• [Instructions for the task]: Exactly the lines between the line containing "addPart('pot', potGeometry(), 0xc0b7a6, 0.85);" and the line containing "if empty is", together with those two lines, are to be output.

• [Data block]:
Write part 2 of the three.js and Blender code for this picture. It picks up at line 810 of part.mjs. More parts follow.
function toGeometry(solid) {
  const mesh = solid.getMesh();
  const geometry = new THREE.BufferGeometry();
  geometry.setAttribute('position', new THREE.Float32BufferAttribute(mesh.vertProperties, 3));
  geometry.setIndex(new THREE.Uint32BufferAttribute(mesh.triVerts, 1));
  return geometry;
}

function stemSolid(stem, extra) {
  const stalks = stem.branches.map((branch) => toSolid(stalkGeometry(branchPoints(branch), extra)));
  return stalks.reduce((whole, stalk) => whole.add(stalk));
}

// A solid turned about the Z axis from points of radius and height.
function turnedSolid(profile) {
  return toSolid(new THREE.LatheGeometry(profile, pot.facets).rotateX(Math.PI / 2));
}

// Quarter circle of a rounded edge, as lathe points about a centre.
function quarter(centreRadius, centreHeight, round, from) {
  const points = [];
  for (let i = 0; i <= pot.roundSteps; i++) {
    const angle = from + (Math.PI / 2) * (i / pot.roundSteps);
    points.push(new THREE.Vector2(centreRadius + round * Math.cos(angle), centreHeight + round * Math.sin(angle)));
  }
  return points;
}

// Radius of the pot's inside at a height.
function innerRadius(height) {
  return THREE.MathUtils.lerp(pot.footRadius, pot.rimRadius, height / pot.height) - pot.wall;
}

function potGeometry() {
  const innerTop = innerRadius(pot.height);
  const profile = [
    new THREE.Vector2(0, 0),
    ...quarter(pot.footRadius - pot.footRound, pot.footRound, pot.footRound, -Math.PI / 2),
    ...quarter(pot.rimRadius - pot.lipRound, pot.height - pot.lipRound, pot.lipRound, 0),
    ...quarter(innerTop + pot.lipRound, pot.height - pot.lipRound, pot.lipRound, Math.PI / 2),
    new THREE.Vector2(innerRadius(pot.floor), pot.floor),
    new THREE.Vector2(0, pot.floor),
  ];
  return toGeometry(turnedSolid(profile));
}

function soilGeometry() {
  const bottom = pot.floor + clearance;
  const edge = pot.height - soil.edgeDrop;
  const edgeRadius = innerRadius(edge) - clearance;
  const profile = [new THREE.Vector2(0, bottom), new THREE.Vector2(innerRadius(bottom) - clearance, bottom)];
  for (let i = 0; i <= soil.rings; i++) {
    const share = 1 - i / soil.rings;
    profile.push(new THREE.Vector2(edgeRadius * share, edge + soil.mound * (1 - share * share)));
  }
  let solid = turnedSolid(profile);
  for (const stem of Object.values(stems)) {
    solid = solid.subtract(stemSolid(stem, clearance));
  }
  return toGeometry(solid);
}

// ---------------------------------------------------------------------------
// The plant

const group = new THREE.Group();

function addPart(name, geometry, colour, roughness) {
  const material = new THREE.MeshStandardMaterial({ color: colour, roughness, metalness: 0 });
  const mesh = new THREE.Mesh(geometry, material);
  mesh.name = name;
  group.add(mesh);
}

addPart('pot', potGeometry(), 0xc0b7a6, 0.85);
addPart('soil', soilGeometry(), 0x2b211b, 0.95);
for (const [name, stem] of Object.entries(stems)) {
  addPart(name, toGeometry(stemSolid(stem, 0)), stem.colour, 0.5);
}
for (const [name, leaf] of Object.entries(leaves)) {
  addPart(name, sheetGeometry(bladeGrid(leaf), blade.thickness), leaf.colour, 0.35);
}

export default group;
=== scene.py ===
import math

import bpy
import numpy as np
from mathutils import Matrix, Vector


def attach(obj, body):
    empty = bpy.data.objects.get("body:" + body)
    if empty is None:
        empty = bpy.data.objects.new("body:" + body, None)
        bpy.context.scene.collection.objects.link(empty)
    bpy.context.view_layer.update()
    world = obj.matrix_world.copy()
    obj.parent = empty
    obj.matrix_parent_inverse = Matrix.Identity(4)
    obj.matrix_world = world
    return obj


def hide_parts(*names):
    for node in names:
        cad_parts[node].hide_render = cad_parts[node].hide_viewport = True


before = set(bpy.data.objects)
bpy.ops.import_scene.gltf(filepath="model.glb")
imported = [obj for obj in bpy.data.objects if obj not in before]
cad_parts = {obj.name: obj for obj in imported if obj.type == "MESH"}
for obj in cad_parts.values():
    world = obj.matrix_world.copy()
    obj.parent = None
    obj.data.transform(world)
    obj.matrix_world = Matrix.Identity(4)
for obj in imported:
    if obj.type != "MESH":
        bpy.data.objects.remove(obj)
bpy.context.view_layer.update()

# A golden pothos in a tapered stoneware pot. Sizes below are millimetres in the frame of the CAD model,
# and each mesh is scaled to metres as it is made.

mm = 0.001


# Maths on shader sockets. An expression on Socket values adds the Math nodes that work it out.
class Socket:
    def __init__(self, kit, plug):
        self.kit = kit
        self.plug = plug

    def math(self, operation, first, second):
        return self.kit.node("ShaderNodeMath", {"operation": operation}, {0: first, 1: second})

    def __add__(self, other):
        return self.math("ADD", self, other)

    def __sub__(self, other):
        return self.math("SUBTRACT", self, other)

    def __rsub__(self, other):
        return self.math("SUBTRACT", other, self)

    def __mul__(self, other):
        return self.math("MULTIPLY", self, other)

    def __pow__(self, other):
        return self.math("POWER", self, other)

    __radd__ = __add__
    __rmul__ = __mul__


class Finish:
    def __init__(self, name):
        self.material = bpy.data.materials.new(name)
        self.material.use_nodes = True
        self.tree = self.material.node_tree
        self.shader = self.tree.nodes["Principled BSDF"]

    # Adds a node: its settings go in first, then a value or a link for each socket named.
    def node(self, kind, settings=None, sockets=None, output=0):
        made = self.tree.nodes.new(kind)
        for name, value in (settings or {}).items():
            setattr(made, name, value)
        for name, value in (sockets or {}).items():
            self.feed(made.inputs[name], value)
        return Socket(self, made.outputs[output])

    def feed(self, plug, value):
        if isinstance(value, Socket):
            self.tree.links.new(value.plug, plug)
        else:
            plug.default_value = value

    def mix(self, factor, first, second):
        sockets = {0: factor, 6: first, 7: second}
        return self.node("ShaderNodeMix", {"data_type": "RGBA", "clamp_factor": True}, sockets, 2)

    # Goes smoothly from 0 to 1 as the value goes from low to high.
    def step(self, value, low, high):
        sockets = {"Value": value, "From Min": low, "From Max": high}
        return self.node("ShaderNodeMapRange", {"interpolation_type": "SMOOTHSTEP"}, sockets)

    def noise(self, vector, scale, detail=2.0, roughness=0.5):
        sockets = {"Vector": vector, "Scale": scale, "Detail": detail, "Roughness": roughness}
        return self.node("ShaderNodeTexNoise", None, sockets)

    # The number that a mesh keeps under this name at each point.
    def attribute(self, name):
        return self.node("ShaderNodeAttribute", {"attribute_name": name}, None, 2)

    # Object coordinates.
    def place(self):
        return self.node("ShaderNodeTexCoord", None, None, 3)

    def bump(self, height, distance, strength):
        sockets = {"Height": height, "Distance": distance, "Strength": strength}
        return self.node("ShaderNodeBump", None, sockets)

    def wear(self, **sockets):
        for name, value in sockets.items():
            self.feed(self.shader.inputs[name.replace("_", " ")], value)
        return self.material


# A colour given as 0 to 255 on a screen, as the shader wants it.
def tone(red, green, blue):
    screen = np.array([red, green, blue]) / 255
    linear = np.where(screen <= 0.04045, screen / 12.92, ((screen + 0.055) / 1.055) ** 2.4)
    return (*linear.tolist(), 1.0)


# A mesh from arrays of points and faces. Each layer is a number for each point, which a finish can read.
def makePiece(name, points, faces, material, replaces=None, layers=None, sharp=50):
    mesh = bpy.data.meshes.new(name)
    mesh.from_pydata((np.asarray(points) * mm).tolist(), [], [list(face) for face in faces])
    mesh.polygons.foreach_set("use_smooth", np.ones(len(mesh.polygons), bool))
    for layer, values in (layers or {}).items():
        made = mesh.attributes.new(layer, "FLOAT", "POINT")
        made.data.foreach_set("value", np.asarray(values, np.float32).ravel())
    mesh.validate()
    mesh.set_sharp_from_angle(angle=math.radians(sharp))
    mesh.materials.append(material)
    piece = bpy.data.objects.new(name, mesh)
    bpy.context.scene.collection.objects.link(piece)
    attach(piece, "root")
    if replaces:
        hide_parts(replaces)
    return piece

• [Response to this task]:
addPart('pot', potGeometry(), 0xc0b7a6, 0.85);
addPart('soil', soilGeometry(), 0x2b211b, 0.95);
for (const [name, stem] of Object.entries(stems)) {
  addPart(name, toGeometry(stemSolid(stem, 0)), stem.colour, 0.5);
}
for (const [name, leaf] of Object.entries(leaves)) {
  addPart(name, sheetGeometry(bladeGrid(leaf), blade.thickness), leaf.colour, 0.35);
}

export default group;
=== scene.py ===
import math

import bpy
import numpy as np
from mathutils import Matrix, Vector


def attach(obj, body):
    empty = bpy.data.objects.get("body:" + body)
    if empty is None:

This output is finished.